GOAL
Restate word for word the lines that begin the listing and end with the line holding "and up is +Z.".

SOURCE DATA
***

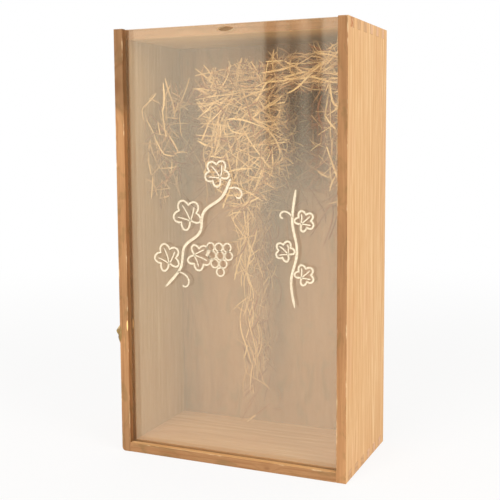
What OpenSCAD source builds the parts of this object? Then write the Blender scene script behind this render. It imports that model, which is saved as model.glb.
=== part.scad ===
// Upright wooden wine box with two bays side by side. Four boards are finger jointed at the
// corners, a thin panel closes the back, and a clear lid slides up out of grooves behind the
// front edges. Wood wool lies between the bays and closes in above them.
// The origin is the middle of the underside, the front faces -Y and up is +Z.

/* [Box] */
// Width over the two sides
box_w = 200; // [180:1:260]
// Depth from the front edges to the back edges
box_d = 108; // [100:1:140]
// Height from the underside to the top
box_h = 355; // [345:1:420]
// Thickness of the four boards
board_t = 8; // [7:0.5:10]
// Width of one finger of the corner joints, before it is fitted to the depth
finger_w = 8.5; // [6:0.5:18]
// Width of the sides' first finger, at the front edges
finger_first = 6; // [5:0.5:9]
// Radius worn onto the lower left edge
worn_r = 3; // [1:0.5:4]

/* [Lid] */
// Thickness of the clear lid
lid_t = 4; // [3:0.5:5]
// Wood in front of the lid's groove
lip_d = 5; // [4:0.5:9]
// Depth of the lid's groove in the boards
lid_groove_d = 4; // [3:0.5:5]
// Gap between each face of the lid and its groove
lid_play = 0.2; // [0.1:0.05:0.4]
// Gap between each upright edge of the lid and its groove
lid_side_play = 0.5; // [0.2:0.1:1]
// How far the lid stops below the top
lid_drop = 0.3; // [0.1:0.1:1]
// Width of the nail slot in the lid
slot_w = 15; // [12:1:30]
// Height of the nail slot at its middle
slot_h = 3.8; // [3:0.2:6]
// Strip of lid above the nail slot
slot_strip = 1.8; // [0.8:0.2:3]
// How far the nail slot sits to the right of the middle
slot_x = -2; // [-10:1:10]

/* [Back panel] */
// Thickness of the back panel
panel_t = 4; // [3:0.5:6]
// How far the panel is set in from the back edges
panel_inset = 5; // [4:0.5:8]
// Depth of the panel's groove in the boards
panel_groove_d = 4; // [2.5:0.5:5]
// Gap between each face of the panel and its groove
panel_play = 0.1; // [0.05:0.05:0.3]
// Gap left for the panel to swell, at its upright and top edges
panel_swell = 0.4; // [0.2:0.1:1]

/* [Knot] */
// Height of the raised knot's middle on the left side
knot_z = 104; // [60:1:250]
// How far the knot stands proud
knot_rise = 3.5; // [1:0.5:4]
// Radius of the knot where it meets the board
knot_r = 5.5; // [4:0.5:8]
// Distance of the knot's middle from the front edges
knot_set_back = 1; // [0.5:0.5:10]
// Radius of the knot's blunt tip
knot_tip_r = 1; // [0.5:0.5:2]
// How far the knot's tail runs down
knot_tail = 5; // [3:0.5:8]

/* [Wood wool] */
// Width of the wood wool standing between the two bays
divider_w = 10; // [8:1:14]
// Depth of that wood wool at the floor, from the back panel forwards
foot_d = 45; // [30:1:60]
// Height at which the wood wool starts to close in above the bays
shoulder_z = 205; // [190:1:220]
// Height at which only the two neck spaces are left
neck_z = 250; // [240:1:260]
// Width of a neck space
neck_gap = 36; // [34:1:42]
// Depth of the wood wool behind the neck spaces
mat_d = 18; // [12:1:24]
// Clear space above the wood wool, at the right
head_space = 9; // [6:1:16]
// How much lower the wood wool lies at the left than at the right
left_fall = 30; // [0:1:40]
// Thickness of the wood wool over the right neck space, at the right
roof_t = 28; // [24:1:36]
// Distance from the lid's groove to the wood wool
front_gap = 15; // [6:1:20]
// Length of one wave along the wood wool's top
wave_l = 30; // [20:1:40]
// Height of the waves
wave_h = 5; // [2:1:6]
// Rounding of the front upper edge
bundle_r = 9; // [4:1:12]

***

SOLUTION TO THIS TASK
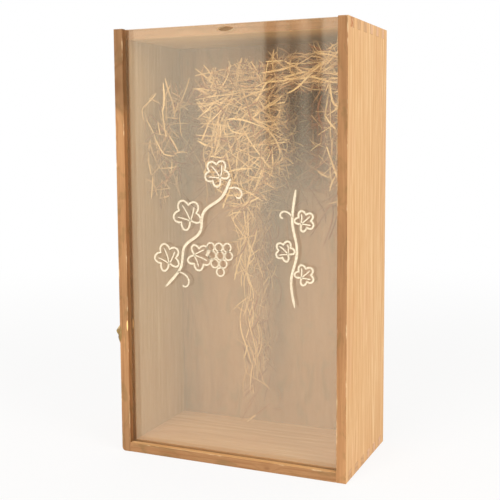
What OpenSCAD source builds the parts of this object? Then write the Blender scene script behind this render. It imports that model, which is saved as model.glb.
=== part.scad ===
// Upright wooden wine box with two bays side by side. Four boards are finger jointed at the
// corners, a thin panel closes the back, and a clear lid slides up out of grooves behind the
// front edges. Wood wool lies between the bays and closes in above them.
// The origin is the middle of the underside, the front faces -Y and up is +Z.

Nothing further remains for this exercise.